If a SELECT specifies values for all the primary index columns, the AMP where the rows reside can be determined and only a single AMP is accessed.

If conditions are also specified on the partitioning columns, partition elimination may reduce the number of partitions to be probed on that AMP.

Suppose the Employee table is defined with a single-level PPI where the partitioning column is dept_number.

Assume that a PE gets the following SELECT statement:

SELECT last_name
FROM Employee
WHERE employee_number = 1023
AND dept_number = 501;

The following flow diagram shows this process.


Single AMP request with partition elimination

The AMP Step includes the list of partitions (P3) to access. Partition elimination (static partition elimination) reduces access to the partitions that satisfy the query requirements. In each partition in the list (only P3), look for rows with a given row hash value of the PI.

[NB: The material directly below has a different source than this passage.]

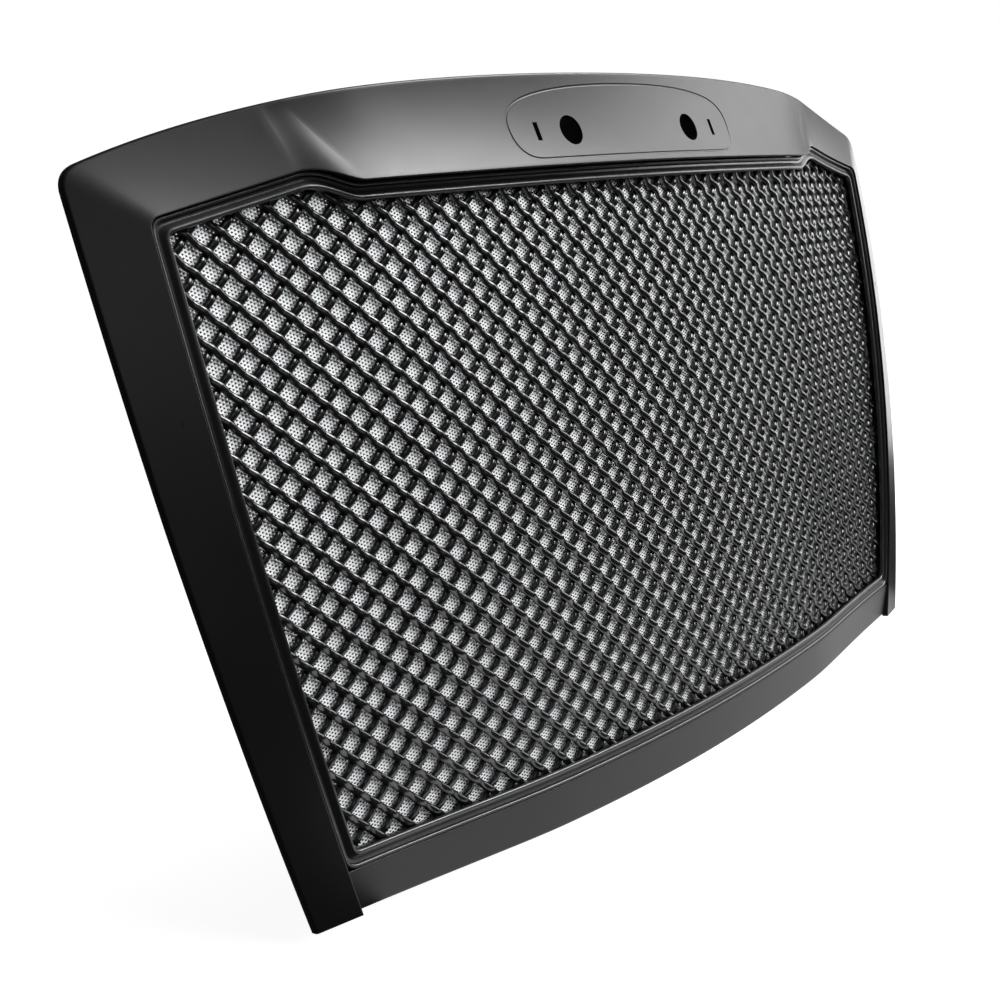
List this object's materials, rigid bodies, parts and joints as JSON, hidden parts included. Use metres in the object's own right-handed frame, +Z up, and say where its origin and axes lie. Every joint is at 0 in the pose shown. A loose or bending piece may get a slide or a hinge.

Partition elimination is similar for the Employee table with a multilevel PPI where one partitioning expression uses the dept_number column and another partitioning expression uses the hire_date column.

Assume that a PE gets the following SELECT statement:

SELECT last_name
FROM Employee
WHERE employee_number = 1023
AND dept_number = 501
AND hire_date BETWEEN DATE '2006-01-01' AND DATE '2006-12-31'

The following flow diagram shows this process.


Results of SELECT statement at AMP step

No one was hired in department number 401 in 2006, so partition P4 is empty.